## Given data
__________

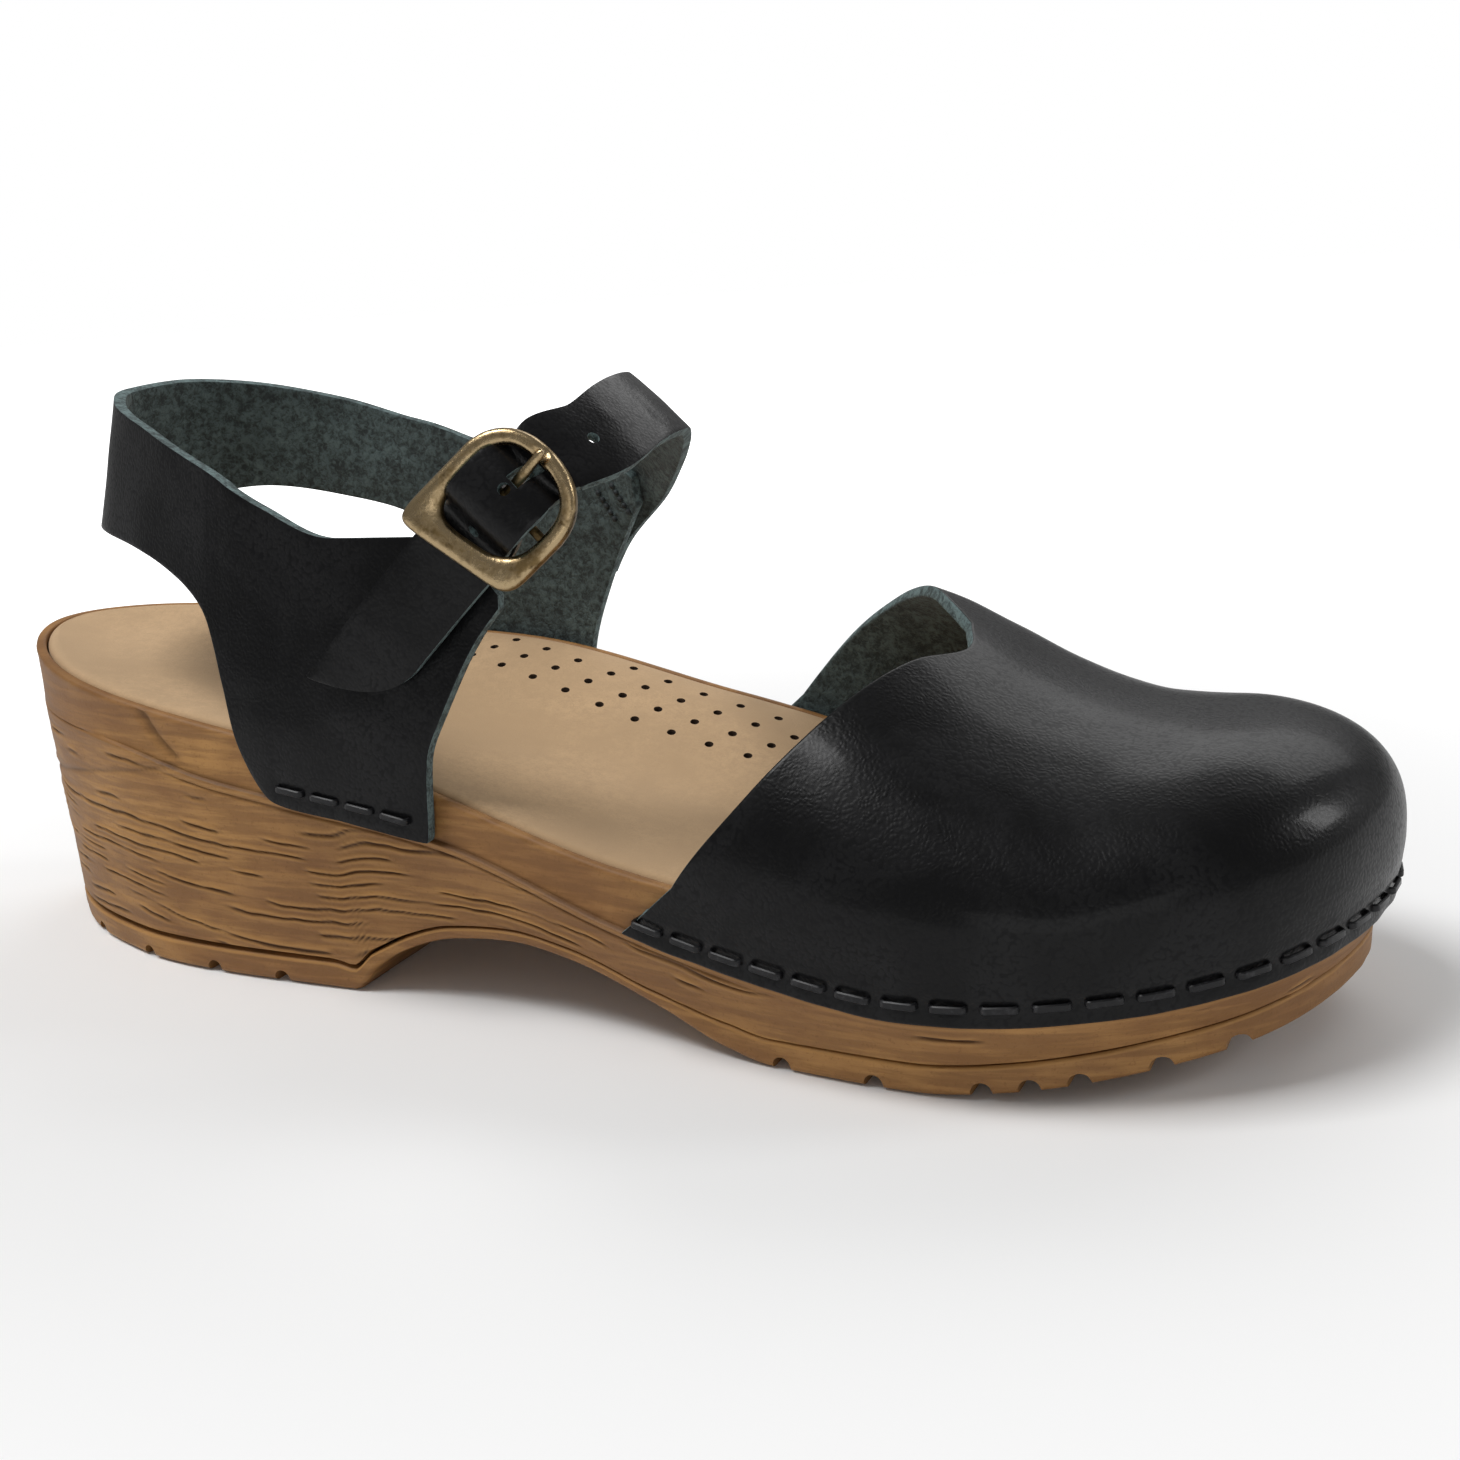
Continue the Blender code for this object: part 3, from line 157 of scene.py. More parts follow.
# Ankle strap and buckle
STRAP_HALF_WIDTH = 7.2
STRAP_PINCH = 0.7
STRAP_ACROSS = (0.731, 0.033, -0.682)
STRAP_OVER_INSTEP = ((144.0, -26.0, 97.4), (144.9, -17.0, 99.8), (144.0, -6.0, 100.8),
                     (140.7, 5.0, 99.6), (134.2, 16.8, 94.8), (126.6, 27.6, 88.8),
                     (119.2, 35.2, 82.6), (112.2, 38.2, 76.8), (107.4, 39.4, 71.4),
                     (104.0, 40.0, 66.0))
STRAP_TIP_PATH = ((99.6, -41.0, 55.8), (108.3, -40.5, 64.6), (115.2, -39.8, 71.7))
STRAP_WAVE = ((-16.0, -4.9), (-12.5, -3.9), (-10.5, -3.6), (-8.8, -3.5), (-6.4, -2.0),
              (-4.5, 0.8), (-2.6, 2.1), (0.6, 2.5), (3.2, 2.0), (5.1, 0.5), (6.6, -2.0),
              (8.2, -2.85), (10.6, -4.1))
TIP_CURVE_LENGTH = 17.0
BUCKLE_CENTRE = (134.2, -38.8, 90.1)
BUCKLE_ALONG = (0.690, 0.300, 0.659)
FRAME_HALF_WIDTH = 11.1
FRAME_STRAIGHT = -12.4
FRAME_ARCH = 11.2
# The straight side stands a little askew, and the casting sits a little to one side
FRAME_SLANT = 0.22
FRAME_ASIDE = 0.8
FRAME_HALF_THICKNESS = 1.5
OPENING_HALF_WIDTH = 8.1
OPENING_STRAIGHT = -8.3
OPENING_ARCH = 8.5
BAR_ALONG = 0.3
BAR_HEIGHT = -0.7
# Places of the adjusting holes: along the buckle, and one free hole over the instep
HOLES_IN_BUCKLE = (-6.2, 1.9)
FREE_HOLE = (144.0, -26.0, 97.4)

TACK_CENTRES = ((117.2, 34.9, 79.2), (113.6, 35.3, 77.6))
TACK_DIRECTION = (0.5, 0.06, -0.86)
TACK_THROUGH = (0.05, 0.985, 0.16)
TACK_LENGTH = 7.4

STAPLE_CROWN = 5.2
STAPLE_ABOVE_EDGE = 3.2
STAPLE_FROM_THROAT = 5.6
OUTER_STAPLE_START = 86.8
INNER_STAPLE_START = 85.8
QUARTER_STAPLE_PITCH = 7.1
QUARTER_STAPLE_OUT = 1.05
UPPER_STAPLES = 38
QUARTER_STAPLES = 4


# ---------------------------------------------------------------- curves and surfaces

def smooth_value(table, at):
    """Monotone cubic through a table of (position, value)."""
    xs = np.array([row[0] for row in table], float)
    ys = np.array([row[1] for row in table], float)
    at = np.clip(np.asarray(at, float), xs[0], xs[-1])
    steps = np.diff(xs)
    slopes = np.diff(ys) / steps
    lean = np.zeros(len(xs))
    lean[0] = slopes[0]
    lean[-1] = slopes[-1]
    for i in range(1, len(xs) - 1):
        if slopes[i - 1] * slopes[i] > 0:
            before = 2 * steps[i] + steps[i - 1]
            after = steps[i] + 2 * steps[i - 1]
            lean[i] = (before + after) / (before / slopes[i - 1] + after / slopes[i])
    k = np.clip(np.searchsorted(xs, at, side="right") - 1, 0, len(xs) - 2)
    t = (at - xs[k]) / steps[k]
    return (ys[k] * (1 + 2 * t) * (1 - t) ** 2 + lean[k] * steps[k] * t * (1 - t) ** 2
            + ys[k + 1] * t * t * (3 - 2 * t) + lean[k + 1] * steps[k] * t * t * (t - 1))


def unit(vectors):
    vectors = np.asarray(vectors, float)
    return vectors / np.linalg.norm(vectors, axis=-1, keepdims=True)


def smooth_step(value, low, high):
    t = np.clip((np.asarray(value, float) - low) / (high - low), 0.0, 1.0)
    return t * t * (3 - 2 * t)


def bump(value, width):
    """Bell curve, 1 where value is 0."""
    return np.exp(-(np.asarray(value, float) / width) ** 2)


def smooth_path(points, count, closed=False):
    """Cubic spline through points, sampled evenly along its length."""
    knots = np.array(points, float)
    if closed:
        knots = np.vstack([knots, knots[:1]])
    gaps = np.sqrt(np.linalg.norm(np.diff(knots, axis=0), axis=1))
    at = np.concatenate([[0.0], np.cumsum(gaps)])
    n = len(knots)
    steps = np.diff(at)
    system = np.zeros((n, n))
    right = np.zeros((n, knots.shape[1]))
    for i in range(1, n - 1):
        system[i, i - 1:i + 2] = (steps[i - 1], 2 * (steps[i - 1] + steps[i]), steps[i])
        right[i] = 6 * ((knots[i + 1] - knots[i]) / steps[i]
                        - (knots[i] - knots[i - 1]) / steps[i - 1])
    if closed:
        system[0, 0] = 2 * (steps[0] + steps[-1])
        system[0, 1] = steps[0]
        system[0, n - 2] = steps[-1]
        right[0] = 6 * ((knots[1] - knots[0]) / steps[0] - (knots[0] - knots[-2]) / steps[-1])
        system[n - 1, 0] = 1
        system[n - 1, n - 1] = -1
    else:
        system[0, 0] = 1
        system[n - 1, n - 1] = 1
    bend = np.linalg.solve(system, right)
    fine = np.linspace(0, at[-1], 2001)
    k = np.clip(np.searchsorted(at, fine, side="right") - 1, 0, n - 2)
    h = steps[k][:, None]
    left = (at[k + 1] - fine)[:, None]
    past = (fine - at[k])[:, None]
    curve = (bend[k] * left ** 3 / (6 * h) + bend[k + 1] * past ** 3 / (6 * h)
             + (knots[k] / h - bend[k] * h / 6) * left
             + (knots[k + 1] / h - bend[k + 1] * h / 6) * past)
    length = np.concatenate([[0.0], np.cumsum(np.linalg.norm(np.diff(curve, axis=0), axis=1))])
    wanted = np.linspace(0, length[-1], count)
    return np.stack([np.interp(wanted, length, curve[:, i]) for i in range(curve.shape[1])], 1)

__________

Each line of the listing above should be output exactly.

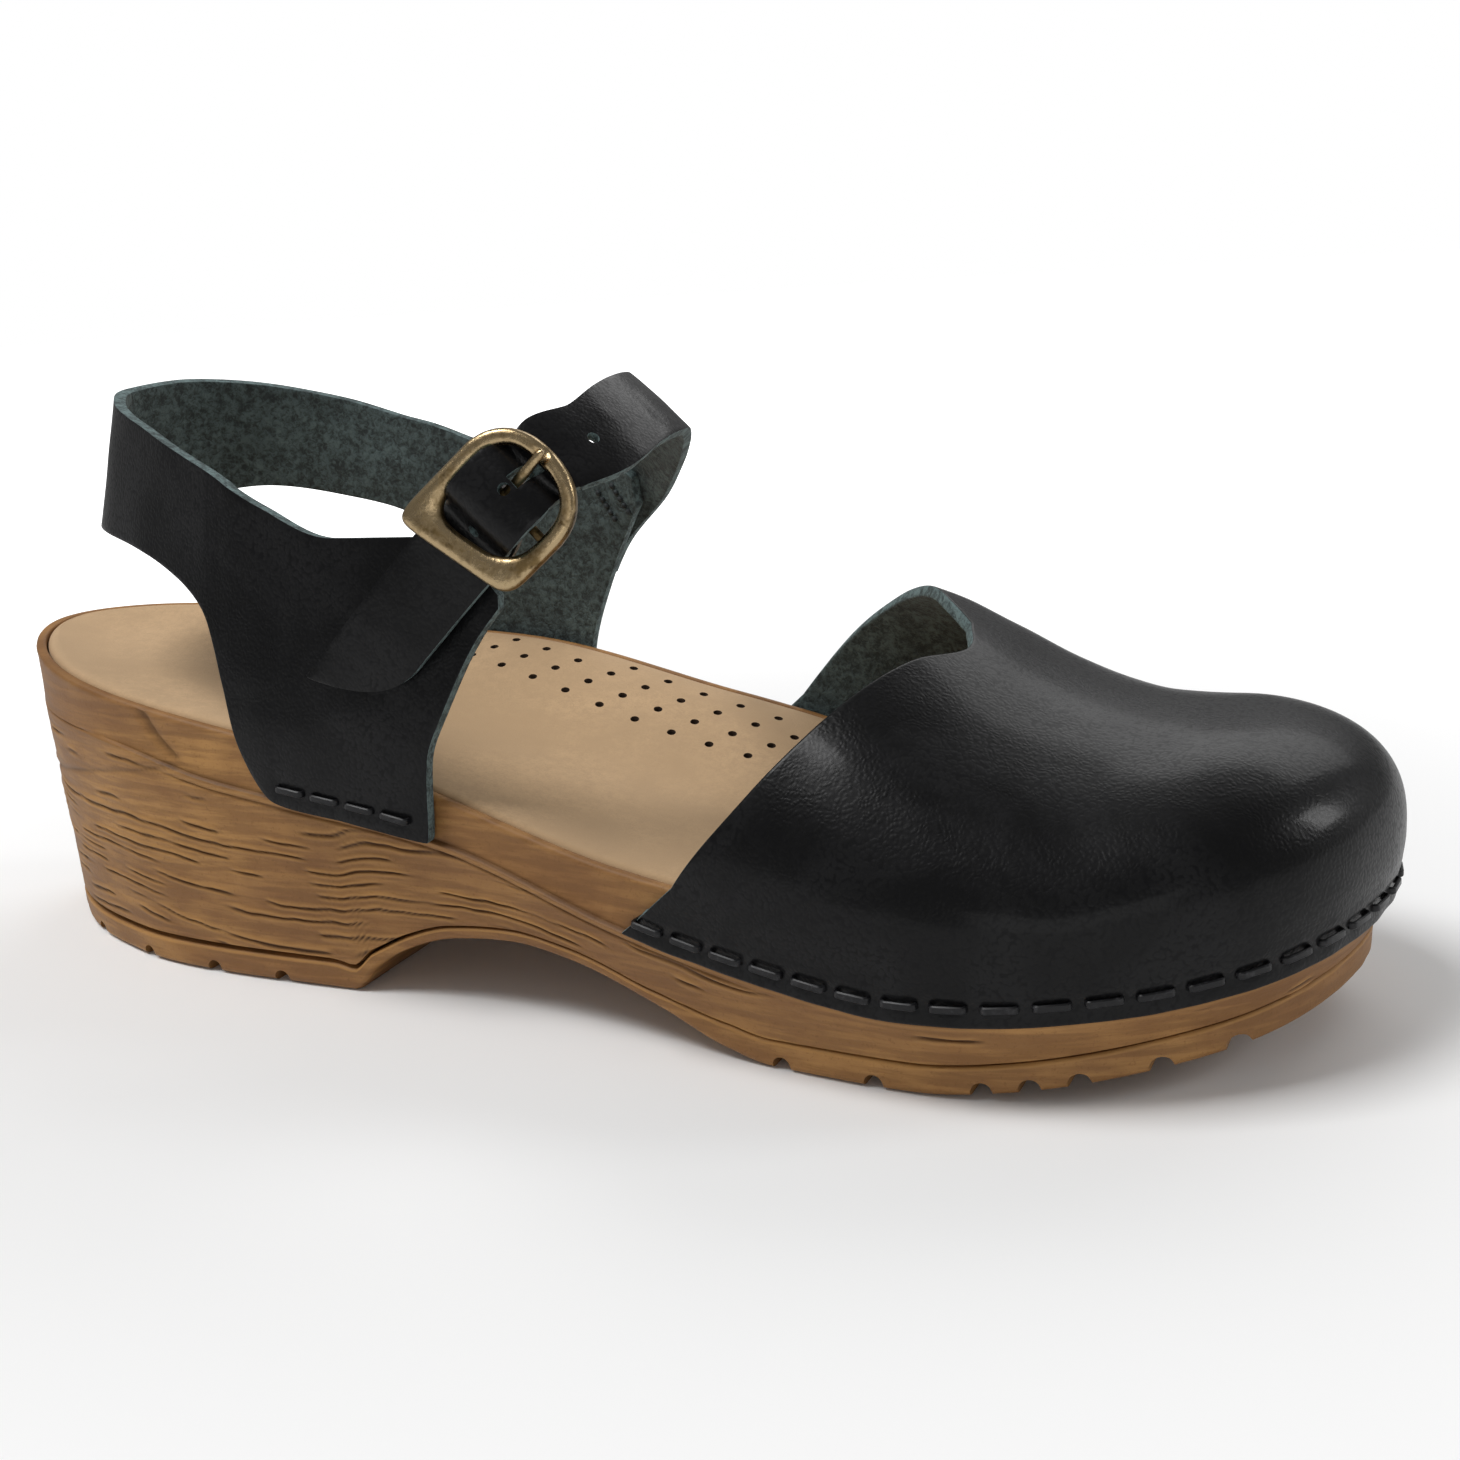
Continue the Blender code for this object: part 3, from line 157 of scene.py. More parts follow.
# Ankle strap and buckle
STRAP_HALF_WIDTH = 7.2
STRAP_PINCH = 0.7
STRAP_ACROSS = (0.731, 0.033, -0.682)
STRAP_OVER_INSTEP = ((144.0, -26.0, 97.4), (144.9, -17.0, 99.8), (144.0, -6.0, 100.8),
                     (140.7, 5.0, 99.6), (134.2, 16.8, 94.8), (126.6, 27.6, 88.8),
                     (119.2, 35.2, 82.6), (112.2, 38.2, 76.8), (107.4, 39.4, 71.4),
                     (104.0, 40.0, 66.0))
STRAP_TIP_PATH = ((99.6, -41.0, 55.8), (108.3, -40.5, 64.6), (115.2, -39.8, 71.7))
STRAP_WAVE = ((-16.0, -4.9), (-12.5, -3.9), (-10.5, -3.6), (-8.8, -3.5), (-6.4, -2.0),
              (-4.5, 0.8), (-2.6, 2.1), (0.6, 2.5), (3.2, 2.0), (5.1, 0.5), (6.6, -2.0),
              (8.2, -2.85), (10.6, -4.1))
TIP_CURVE_LENGTH = 17.0
BUCKLE_CENTRE = (134.2, -38.8, 90.1)
BUCKLE_ALONG = (0.690, 0.300, 0.659)
FRAME_HALF_WIDTH = 11.1
FRAME_STRAIGHT = -12.4
FRAME_ARCH = 11.2
# The straight side stands a little askew, and the casting sits a little to one side
FRAME_SLANT = 0.22
FRAME_ASIDE = 0.8
FRAME_HALF_THICKNESS = 1.5
OPENING_HALF_WIDTH = 8.1
OPENING_STRAIGHT = -8.3
OPENING_ARCH = 8.5
BAR_ALONG = 0.3
BAR_HEIGHT = -0.7
# Places of the adjusting holes: along the buckle, and one free hole over the instep
HOLES_IN_BUCKLE = (-6.2, 1.9)
FREE_HOLE = (144.0, -26.0, 97.4)

TACK_CENTRES = ((117.2, 34.9, 79.2), (113.6, 35.3, 77.6))
TACK_DIRECTION = (0.5, 0.06, -0.86)
TACK_THROUGH = (0.05, 0.985, 0.16)
TACK_LENGTH = 7.4

STAPLE_CROWN = 5.2
STAPLE_ABOVE_EDGE = 3.2
STAPLE_FROM_THROAT = 5.6
OUTER_STAPLE_START = 86.8
INNER_STAPLE_START = 85.8
QUARTER_STAPLE_PITCH = 7.1
QUARTER_STAPLE_OUT = 1.05
UPPER_STAPLES = 38
QUARTER_STAPLES = 4


# ---------------------------------------------------------------- curves and surfaces

def smooth_value(table, at):
    """Monotone cubic through a table of (position, value)."""
    xs = np.array([row[0] for row in table], float)
    ys = np.array([row[1] for row in table], float)
    at = np.clip(np.asarray(at, float), xs[0], xs[-1])
    steps = np.diff(xs)
    slopes = np.diff(ys) / steps
    lean = np.zeros(len(xs))
    lean[0] = slopes[0]
    lean[-1] = slopes[-1]
    for i in range(1, len(xs) - 1):
        if slopes[i - 1] * slopes[i] > 0:
            before = 2 * steps[i] + steps[i - 1]
            after = steps[i] + 2 * steps[i - 1]
            lean[i] = (before + after) / (before / slopes[i - 1] + after / slopes[i])
    k = np.clip(np.searchsorted(xs, at, side="right") - 1, 0, len(xs) - 2)
    t = (at - xs[k]) / steps[k]
    return (ys[k] * (1 + 2 * t) * (1 - t) ** 2 + lean[k] * steps[k] * t * (1 - t) ** 2
            + ys[k + 1] * t * t * (3 - 2 * t) + lean[k + 1] * steps[k] * t * t * (t - 1))


def unit(vectors):
    vectors = np.asarray(vectors, float)
    return vectors / np.linalg.norm(vectors, axis=-1, keepdims=True)


def smooth_step(value, low, high):
    t = np.clip((np.asarray(value, float) - low) / (high - low), 0.0, 1.0)
    return t * t * (3 - 2 * t)


def bump(value, width):
    """Bell curve, 1 where value is 0."""
    return np.exp(-(np.asarray(value, float) / width) ** 2)


def smooth_path(points, count, closed=False):
    """Cubic spline through points, sampled evenly along its length."""
    knots = np.array(points, float)
    if closed:
        knots = np.vstack([knots, knots[:1]])
    gaps = np.sqrt(np.linalg.norm(np.diff(knots, axis=0), axis=1))
    at = np.concatenate([[0.0], np.cumsum(gaps)])
    n = len(knots)
    steps = np.diff(at)
    system = np.zeros((n, n))
    right = np.zeros((n, knots.shape[1]))
    for i in range(1, n - 1):
        system[i, i - 1:i + 2] = (steps[i - 1], 2 * (steps[i - 1] + steps[i]), steps[i])
        right[i] = 6 * ((knots[i + 1] - knots[i]) / steps[i]
                        - (knots[i] - knots[i - 1]) / steps[i - 1])
    if closed:
        system[0, 0] = 2 * (steps[0] + steps[-1])
        system[0, 1] = steps[0]
        system[0, n - 2] = steps[-1]
        right[0] = 6 * ((knots[1] - knots[0]) / steps[0] - (knots[0] - knots[-2]) / steps[-1])
        system[n - 1, 0] = 1
        system[n - 1, n - 1] = -1
    else:
        system[0, 0] = 1
        system[n - 1, n - 1] = 1
    bend = np.linalg.solve(system, right)
    fine = np.linspace(0, at[-1], 2001)
    k = np.clip(np.searchsorted(at, fine, side="right") - 1, 0, n - 2)
    h = steps[k][:, None]
    left = (at[k + 1] - fine)[:, None]
    past = (fine - at[k])[:, None]
    curve = (bend[k] * left ** 3 / (6 * h) + bend[k + 1] * past ** 3 / (6 * h)
             + (knots[k] / h - bend[k] * h / 6) * left
             + (knots[k + 1] / h - bend[k + 1] * h / 6) * past)
    length = np.concatenate([[0.0], np.cumsum(np.linalg.norm(np.diff(curve, axis=0), axis=1))])
    wanted = np.linspace(0, length[-1], count)
    return np.stack([np.interp(wanted, length, curve[:, i]) for i in range(curve.shape[1])], 1)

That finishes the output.